The answer can be found a long subway ride away from her Upper West Side home, in Brooklyn.
Each week, Mehta travels to M.S. 354 in Crown Heights to teach a class about good physical and emotional fitness, connecting the mind, the body and the heart.
"The mind is captured by us going over the book club. The body is captured by the class," she says. "The heart, this culminates in them doing some type of service initiative on their own."
Her mantra is that good physical fitness leads to emotional fitness and improved classroom behavior and performance.
She's set up a nonprofit, Nalini Kids, in partnership with Mayor Michael Bloomberg and the volunteer program NYC Service.
Her work in schools is the subject of a study at Columbia University and in March she attended the Childhood Obesity Summit in Washington keynoted by Michelle Obama.
Much of what she teaches—the power of words, the language of emotions, not just physical but emotional obesity—was initially met with skepticism by the students.
"It's a lot of chaos, they do not understand breathing, they don't want to quiet their mind. I don't know if I want to talk about my feelings," she says. "Now they're different.

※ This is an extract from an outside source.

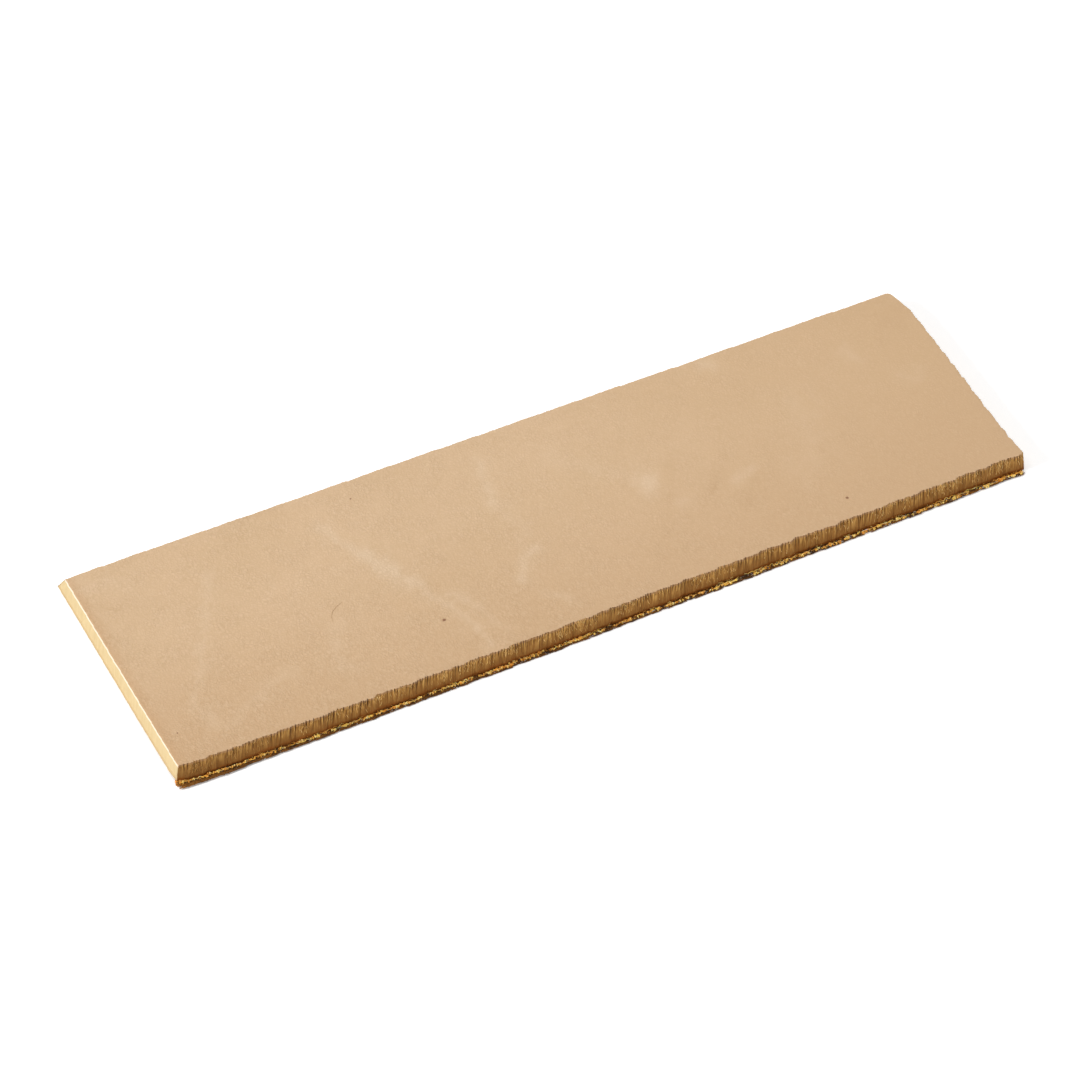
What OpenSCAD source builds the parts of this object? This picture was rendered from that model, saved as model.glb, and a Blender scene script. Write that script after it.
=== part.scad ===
// Strip of thick vegetable-tanned leather, used as a strop.
// It lies grain side up. X runs along the length, Y across the width and Z up.
// The origin is the centre of the underside. The hide is one piece whose three
// natural layers lie face to face: grain on top, corium in the middle, flesh below.

/* [Strip] */
// Length of the grain face along X
strip_length = 175; // [80:1:400]
// Width of the grain face along Y, halfway along it
strip_width = 51; // [25:1:100]
// How much wider the grain face is at its left end than at its right end
strip_taper = 2.4; // [0:0.1:6]

/* [Hide layers] */
// Thickness of the smooth grain layer
grain_thickness = 0.7; // [0.4:0.1:1.2]
// Thickness of the corium, the dense fibre body of the hide
corium_thickness = 3.5; // [1:0.1:6]
// Thickness of the loose flesh layer
flesh_thickness = 1.0; // [0.4:0.1:2]

/* [Cut edges] */
// How far the far long side slants outwards, from top to bottom
far_flare = 3.5; // [0:0.1:4]
// How far the near long side slants inwards, from top to bottom
near_undercut = 0.2; // [0:0.1:2]
// How far the left end slants outwards, from top to bottom
left_flare = 0.4; // [0:0.1:2]
// How far the right end slants outwards, from top to bottom
right_flare = 0.6; // [0:0.1:2]

/* [Worn corner] */
// How much of the grain face's length the worn corner at the far right takes
worn_corner_length = 1.5; // [0.5:0.1:6]
// How much of the grain face's width the worn corner at the far right takes
worn_corner_width = 5; // [1:0.1:12]

/* [Hidden] */

strip_thickness = flesh_thickness + corium_thickness + grain_thickness;

// Heights where one hide layer meets the next
flesh_top_z = flesh_thickness;
corium_top_z = flesh_thickness + corium_thickness;

// Angle in plan between each long side and X, as the strip narrows to the right
taper_angle = atan2(strip_taper / 2, strip_length);

// How far the strip reaches from the centre of the grain face, each way
left_reach = strip_length / 2 + left_flare;
right_reach = strip_length / 2 + right_flare;
near_reach = (strip_width + strip_taper / 2) / 2;
far_reach = strip_width / 2 + left_reach * tan(taper_angle) + far_flare / cos(taper_angle);

// Centre of the grain face, set so that the box around the whole strip is centred on X and Y
grain_centre = [(left_reach - right_reach) / 2, (near_reach - far_reach) / 2];

// Size of the blocks that the cuts are made with, larger than any strip
block = 4 * strip_length;

// Everything on the inner side of one knife cut. The cut runs through a point on the edge of
// the grain face, given from the face's centre. It faces the way that facing says, as an angle
// in plan, and moves outwards by flare from the top of the strip to its bottom.
module inside_cut(edge_point, facing, flare) {
    translate([grain_centre.x + edge_point.x, grain_centre.y + edge_point.y, strip_thickness])
        rotate([0, -atan2(flare, strip_thickness), facing])
            translate([-block, -block / 2, -block / 2])
                cube(block);
}

// The strip's shape in plan and its slanted sides, before it is cut into layers
module cut_block() {
    half_length = strip_length / 2;
    half_width = strip_width / 2;
    worn_half_width = half_width - strip_taper / 4;
    intersection() {
        inside_cut([-half_length, 0], 180, left_flare);
        inside_cut([half_length, 0], 0, right_flare);
        inside_cut([0, -half_width], -90 + taper_angle, -near_undercut);
        inside_cut([0, half_width], 90 - taper_angle, far_flare);
        inside_cut(
            [half_length, worn_half_width - worn_corner_width],
            atan2(worn_corner_length, worn_corner_width),
            0
        );
    }
}

// The part of the strip between two heights
module hide_slab(z_low, z_high) {
    intersection() {
        cut_block();
        translate([-block / 2, -block / 2, z_low])
            cube([block, block, z_high - z_low]);
    }
}

// Loose, napped fibres on the side that was next to the flesh
module flesh_layer() {
    color([0.72, 0.52, 0.28])
        hide_slab(0, flesh_top_z);
}

// Dense fibre body, which shows along every cut edge
module corium_layer() {
    color([0.78, 0.62, 0.38])
        hide_slab(flesh_top_z, corium_top_z);
}

// Smooth tan skin, the face that a blade is drawn along
module grain_layer() {
    color([0.83, 0.71, 0.56])
        hide_slab(corium_top_z, strip_thickness);
}

flesh_layer();
corium_layer();
grain_layer();
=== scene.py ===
"""Looks of the leather strop: a strip of thick vegetable-tanned hide, grain side up.

Lengths in this file are millimetres in the frame of the CAD model, and meshes are
written in metres. A detailed shell replaces each of the three hide layers, in its own
place, and loose fibres stand along the cut edges and under the strip.
"""

import math

import bpy
import numpy as np
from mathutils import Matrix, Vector


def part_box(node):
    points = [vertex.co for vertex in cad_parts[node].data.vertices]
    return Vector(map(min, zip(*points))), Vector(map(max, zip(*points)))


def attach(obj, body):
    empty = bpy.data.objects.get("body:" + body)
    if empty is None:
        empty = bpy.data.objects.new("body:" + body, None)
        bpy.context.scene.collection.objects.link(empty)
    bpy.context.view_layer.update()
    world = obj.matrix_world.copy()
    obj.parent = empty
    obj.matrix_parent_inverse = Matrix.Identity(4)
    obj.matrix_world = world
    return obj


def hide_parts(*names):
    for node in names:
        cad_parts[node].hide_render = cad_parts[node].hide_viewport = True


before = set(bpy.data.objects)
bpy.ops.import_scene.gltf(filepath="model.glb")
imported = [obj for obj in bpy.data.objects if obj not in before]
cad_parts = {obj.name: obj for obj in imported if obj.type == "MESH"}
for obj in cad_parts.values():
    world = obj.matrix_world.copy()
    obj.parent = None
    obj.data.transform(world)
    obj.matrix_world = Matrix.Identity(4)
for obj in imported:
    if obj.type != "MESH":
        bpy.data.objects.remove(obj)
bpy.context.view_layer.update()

MM = 0.001
BODY = "root"
SAME_POINT = 0.01   # millimetres within which two CAD corners are the same

# ---------------- sizes from the frame


def box_mm(node):
    """Lowest and highest corner of a CAD node, in millimetres."""
    low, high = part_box(node)
    return np.array(low) / MM, np.array(high) / MM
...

Want to share, raise their hands, making eye contact, these are all great things."
Mehta says keeping children on track can be difficult when they face hardships away from school.
"I'll see a kid for five weeks, doing great, all of a sudden family becomes homeless, go to a homeless shelter, they move away," she says. "Some of the things that they open up about, why they feel that they don't have the tools to be emotionally strong, is heartbreaking."
But Mehta says she sees changes in her students every week.
"This is an age where they are so reactive. Everything, reaction. I have a crush on a boy, someone doesn't like me, the teacher -- everything, reaction," she says. "If they can quiet their mind, calm down and say, 'I can make different choices in this space,' they may not always be right, but the fact that they have a choice is huge."
To hear Mehta talk about her work with students makes it sound like a spiritual quest, and in a sense it is.
She prays each day in the area of a small shrine in her home. She describes her book, "Connect To Your One," as a love letter and thank you letter to her parents.
Growing up in Virginia, she understood the connection between physical and emotional fitness.
"I grew up in a very spiritual home, Indian parents, Hindu parents, prayed every day," Mehta says. "My dad does a lot of yoga. I have uncles that are yoga teachers."
"What was stressed at my house was that you are the driver of your life that you control your happiness."
For example, one of her first jobs in New York was at People magazine. Because of her size, everyone thought she was the intern.
So Mehta had business cards made that said, "Rupa Mehta, not the intern."
"If you're having problem defining yourself to people, you know, through the generic way," she says. "You gotta kind of invent your own way."
She came here to go to New York University, undergraduate and then business school, and started taking and teaching the occasional fitness class.
She helped pay for the first business through the sale of her paintings.
"I knew I had to come up with a hobby and come up with a hobby fast," she says. "So I decided while i'm unemployed, I might as well paint."
Mehta initially handed out cards on the street. She was the teacher, marketer and receptionist.
She amassed a sizable following and partnered with Equinox.
It didn't work out.
"That was my dream, I mean, my dream," she says. "I had this small business, I partnered with one of the biggest largest fitness players. It was very exciting, but it just, it wasn’t for me."
Mehta is back to building her brand client by client.
Now her dream is to expand Nalini Kids, her school program that started in Brooklyn, to classrooms around the country.
"My dream is liken how 'To Kill A Mockingbird' is taught in schools—I would love this to be like required reading," she says. "You're taught math, you're taught science, but a language around your emotions. What does anger look like, what does happiness look like? Tying that into this English curriculum, where they're reading a book, eventually writing a memoir, learning vocabulary—this is huge."